Bohr, who now runs the LGBT library in Indy, used to be a manager at 21 Club, remembers its demise.
The 21 Club was adamantly opposed by the neighborhood association. On a Saturday night they would have around 1,000 patrons come in — and all of them had to park somewhere. Neighbors who came home anytime after midnight weren't able to park anywhere near their homes.
Mayor Stephen Goldsmith was in office at that time, and his plan to revitalize neighborhoods relied heavily on the associations. Their word was gold.
But the small-scale ownership of LGBTQ bars in Indy has allowed clubs to shift gears when needed.
"Unlike places like Chicago or New York, there was no organized crime involved in the clubs. The places here were always mom-and-mom or pop-and-pop type operations," says Bohr. "... [But] times change, people change, crowds change."
Vivian Farris saw those changes first hand. Farris was one of the right hands at Talbott until 2012, when she bought the Illinois Street Food Emporium. She vividly remembers when her cousin Michael Strapulos, the current owner of Talbott, called and asked her to help him run the bar. (NUVO reached out to Strapulos for comment but was unable to get in touch.)
"There were a lot of firsts that we did," says Farris. "... [We] would bring in DJs from out of town that you would see in Miami or New York for a fraction of the cost. ... It became, in my opinion, a force in Indianapolis," says Farris.
Farris estimates that they raised somewhere in the six figures for various causes in Indy during her time there.
During the recession in 2008, the bars and places that relied on patrons with expendable incomes took the biggest hit.
Mary Bryne, the director of Indiana Youth Group and a former bar owner, feels that the financial struggle is particularly hard for women. She used to run Labyrinth, a women's movement bar and restaurant that occupied the space now filled by Lockerbie Pub.
"I think the women's bars finally closed because they couldn't make the money," says Bryne. "They don't have the expendable money that the gay guys do ... Although the Ten lasted for years and years. It's just harder for a women's bar — or a bar focusing on women — to make it."
After the economic bounce back, Indy nightlife experienced a shift to craft culture (a.k.a. the church of Ball and Biscuit).
"All of these little pocket neighborhoods started growing," says Farris. "Going out was all about going to smaller venues or to restaurants and drinking. I think people started drinking a little better ... I just felt like these big dance bars weren't what people wanted to go to ... Sometimes Talbott Street was too big; sometimes it wasn't big enough.
"Things change," says Farris. "It's okay to go in Fountain Square and hold hands with your boyfriend or girlfriend, it's okay to wear a pride shirt on Mass Avenue ... It's a lot easier to move around so to speak."
While Indy is no doubt a more open place now, there is a big difference between businesses promising that they "welcome all" and a feeling of community in the patrons around you. This is something that rings even more true in the wake of the Pulse Nightclub attack in Orlando on a Latinx night.

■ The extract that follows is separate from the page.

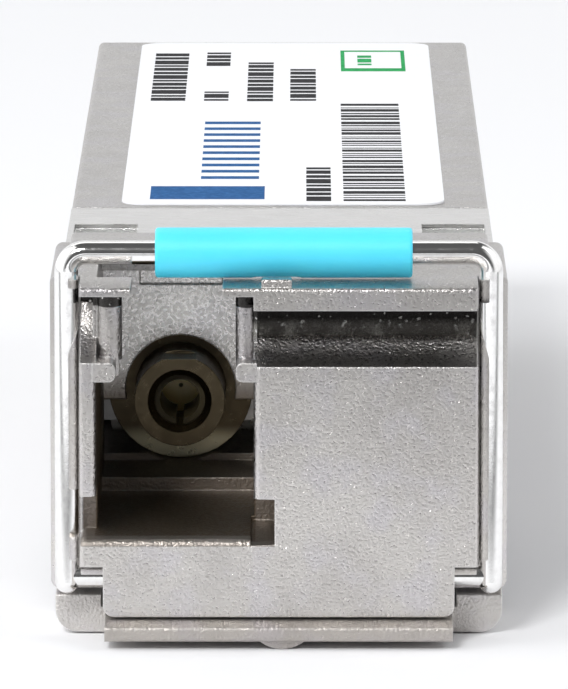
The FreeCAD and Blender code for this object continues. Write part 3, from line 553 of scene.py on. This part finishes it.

"It's unfortunate that Orlando happened when [Michael Strapulos] announced that he was going to close the bar," says Farris. "This had nothing to do with that ... I never felt unsafe there."

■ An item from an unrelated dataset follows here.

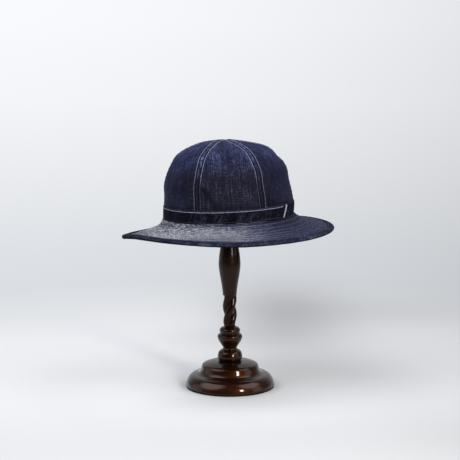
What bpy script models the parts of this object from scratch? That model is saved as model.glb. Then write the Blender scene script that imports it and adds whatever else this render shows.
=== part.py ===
"""A denim army hat on a turned wooden stand.

Metres, +Z up. The origin is the centre of the stand's foot, at the level that it stands on. The hat's front
faces -X and its wearer's left side faces -Y. The hat is modelled in its own frame, whose origin is the middle
of its head opening, and an empty sets that frame on the stand's head with the tilt that the hat hangs at.
Directions round the hat are in degrees: 0 is the back, 90 the wearer's right, 180 the front, 270 the left.
"""

import math

import bpy
import bmesh
import numpy as np
from mathutils import Matrix, Vector

MM = 0.001

# Cloth walls and the clearances between pieces
CROWN_WALL = 1.5 * MM
BAND_WALL = 1.3 * MM
BRIM_WALL = 2.2 * MM
BINDING_WALL = 0.8 * MM
GAP = 0.3 * MM
SEAM_GAP = 0.6 * MM
SEAT_GAP = 0.6 * MM

# Crown: reach from the middle of the head opening to the outside of the cloth, and height to the top
CROWN_FRONT = 97.0 * MM
CROWN_BACK = 95.8 * MM
CROWN_SIDE = 80.0 * MM
CROWN_HEIGHT = 113.5 * MM
CROWN_TIP = 1.0 * MM
OVAL_AT_FOOT = 2.2
OVAL_AT_TOP = 2.0
OPENING_SADDLE = 3.0 * MM
DENT_DEPTH = 2.5 * MM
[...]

She added that Talbott was in the works of closing for a couple of months before the announcement was made.
Pause for a moment and think back to the last time you were at Talbott Street. More likely than not, at some point in the night you saw a slew of sashes and maybe even a few tiaras.
But they weren't on stage. They were in the seat next to you for a bachelorette party.

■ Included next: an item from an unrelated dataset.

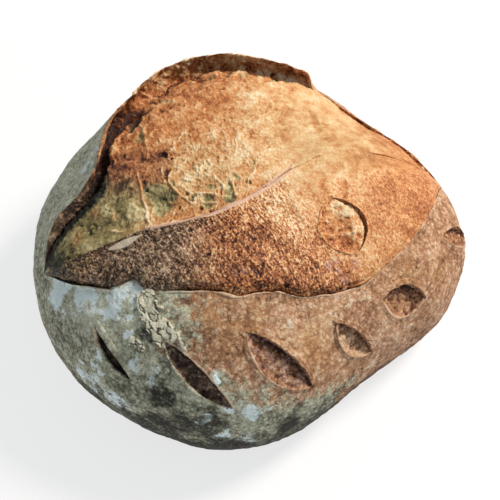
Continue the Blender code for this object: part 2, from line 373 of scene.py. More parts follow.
class LeafCut:
    """Where one leaf-shaped cut lies on the crust, and which way it runs."""

    def __init__(self, along, around, turn, length, upper, lower, deep):
        along, around, turn = math.radians(along), math.radians(around), math.radians(turn)
        self.middle = body_point(along, around)
        self.normal = body_normal(self.middle)
        onward = body_point(along + 0.01, around) - self.middle
        onward = unit(onward - self.normal * (onward @ self.normal))
        sideways = np.cross(self.normal, onward)
        self.lengthwise = onward * math.cos(turn) + sideways * math.sin(turn)
        self.crosswise = np.cross(self.normal, self.lengthwise)
        self.half_length = length * MM / 2
        self.half_width = (upper + lower) / 2 * MM
        self.shift = (upper - lower) / 2 * MM
        self.deep = deep * MM

    def place(self, a, b):
        """Points of the plain crust at a, parts of the half length, and b, across."""
        flat = self.middle + a[..., None] * self.half_length * self.lengthwise
        flat = flat + b[..., None] * self.crosswise
        start = flat - FOOTING * self.normal
        return cast(start, np.broadcast_to(self.normal, start.shape), 0.04)

    def taper(self, a):
        """How wide the cut gapes at these parts of its half length, from 0 to 1."""
        return np.clip(1 - a * a, 0, 1) ** LEAF_POINT

    def local(self, points):
        """Places along the cut in half lengths, across it, and off its own plane."""
        offset = points - self.middle
        along = offset @ self.lengthwise / self.half_length
        return along, offset @ self.crosswise, offset @ self.normal

    def across(self, points):
        """From -1 at the cut's lower edge to 1 at its upper one."""
        a, b, _ = self.local(points)
        gape = np.maximum(self.taper(a), LEAST_GAPE)
        return (b - self.shift * gape) / (self.half_width * gape)

    def outside(self, points):
        """Distance from the cut's outline, negative inside it."""
        a, b, off = self.local(points)
        side = np.abs(b - self.shift * self.taper(a))
        beyond = np.hypot((np.abs(a) - 1) * self.half_length, side)
        gap = np.where(np.abs(a) < 1, side - self.half_width * self.taper(a), beyond)
        return np.where(np.abs(off) < CUT_ROOM, gap, 1.0)


leaf_cuts = [LeafCut(*cut) for cut in LEAF_CUTS]
CAKED_FLOUR = LeafCut(44.5, -70.5, -38, 66, 19, 19, 0.0)


def under_cuts(points):
    """How far the crust is sunk out of sight under the pieces set into its cuts."""
    sunk = np.zeros(points.shape[:-1])
    for cut in leaf_cuts:
        gap = cut.outside(points)
        sunk = np.maximum(sunk, (cut.deep + CUT_CLEARANCE) * fall(gap, -0.0012, 0.0014))
    return np.maximum(sunk, FLOUR_CLEARANCE * fall(CAKED_FLOUR.outside(points), -0.0075, -0.0050))


# How far along the flour reaches at these angles round the body, in degrees.
FLOUR_AROUND = (-180, -125, -106, -92, -76, -56, 60, 100, 180)
FLOUR_ALONG = (74, 87, 104, 80, 53, 45, 56, 68, 74)
# Places on the crust: along and around in degrees, radius in millimetres.
# Caked chalky flour; the spots low on the front, around -92 to -110, are painted bluish highlights.
CHALK_AND_HIGHLIGHTS = (
    (18, -65, 12), (12, -78, 9), (31, -59, 8), (25, -66, 8), (8, -70, 9), (31, -110, 9), (40, -108, 9),
    (64, -96, 4), (70, -104, 5), (76, -107, 5), (66, -81, 4), (42, -84, 5), (50, -86, 5), (37, -76, 5),
    (36, 63, 6), (32, 62, 5), (55, 95, 8), (30, -95, 7), (80, -94, 6), (72, -92, 4),
)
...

Bohr refers to this common memory as "straight tourism." "They are there to watch the show, but they are not necessarily there as part of the crowd," says Bohr. "They have their own rules."
"Gay bars have always had a certain ambiance that straight people like to go to," says Bohr. "If you want to go see a Vegas-type floor show here in Indianapolis, you went to a drag bar. The drag shows have always had that sense of glamour and style and glitz and whatever that 99 percent of the straight bars here in town do not have."
Farris remembers seeing the clientele change at Talbott over the years.
"I think that's true: patrons would come less and less because of the bachelorettes," says Farris. "That is happening everywhere. I don't know how this whole bachelorette thing started. ... I think it probably did push out some of the regular patrons."
She also recalls conversations with regulars at Talbott when it first opened.
"When we first opened Talbott Street there was a little of the, 'Well, why are you letting the straight people in?' [question asked]" says Farris. "It wasn't bachelorette parties; it was just couples who would come in and dance and felt like they had a sense of freedom. That's kind of how I looked at it."
She felt that kind of extreme response was the same kind of prejudice they were trying to avoid.
A world where safe spaces for patrons isn't needed is ideal, but it's not a world we're anywhere close to.
In 2015 the Guardian reported that trans homicide rates were at an all-time high in the United States. The most recent terror attack in the United States targeted Latinx LGBTQ patrons. There are currently no hate crime protections for LGBTQ people in our national civil rights laws. And LGBTQ women in particular have had their rights stripped in Indiana earlier this year when the most restrictive anti-reproductive rights law in the country, HEA1337, passed by a huge margin.